The Greek government has extended a ban on direct flights from Britain until 15 July, amid fears the rate of infection in the UK could spring up as lockdown measures are lifted.
Brits had strong hopes that summer holidays to Greece would be given the green light this week, as so-called air bridges with European countries are expected to be announced in the coming days.
However, Greece today announced it has extended a ban on flights for both the UK and Sweden, causing disruption for thousands of holidaymakers who have already booked summer holidays. Greece was supposed to end a ban on all direct flights from the UK on 1 July, but this has been extended until at least 15 July.
The UK government is tomorrow expected to announce a slew of air bridges with neighbouring countries such as France, Spain and Italy, in a bid to avoid quarantine measures. Portugal is also in talks to create a mutual travel agreement with the UK, though a recent spike in infections in the country has cast doubt over a potential air bridge.
As it stands, all travellers arriving in the UK must quarantine for 14 days to stem the spread of the virus. However, air bridges will create bilateral agreements between the UK and other countries which will effectively scrap the quarantine rule.
It comes as airlines such as Easyjet, Ryanair, and British Airways-owner IAG have threatened to sue the British government over claims the quarantine rule would irreparably damage the UK’s aviation industry.
Travel corridors, if secured, will see official government advice to avoid all but essential travel dropped, as Europe attempts to revive its battered tourism industry.

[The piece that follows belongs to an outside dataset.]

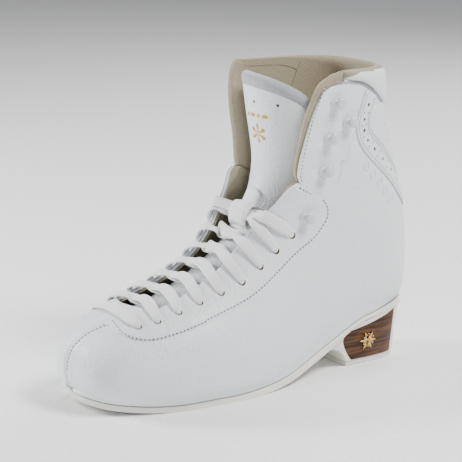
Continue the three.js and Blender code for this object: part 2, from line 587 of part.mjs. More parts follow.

The UK government is expected to introduce a traffic light system that will classify countries based on the prevalence of coronavirus. “Red” will mean visitors will need to self-isolate on return from that country, “amber” will mean visitors can travel at their own risk, and “green” will mean the country is deemed safer than the UK.
While Prime Minister Boris Johnson has heralded the coming months as the summer of the “staycation,” travel sites have been flooded with bookings for international getaways from British holidaymakers.
Tui said bookings were up 50 per cent week-on-week, while Hays Travel, which purchased Thomas Cook after its collapse last year, said the phones “had not stopped ringing”.
Online travel site Travelsupermarket reported that this weekend had been the busiest for bookings since the start of lockdown, with searches doubling and bookings increasing by 50 per cent.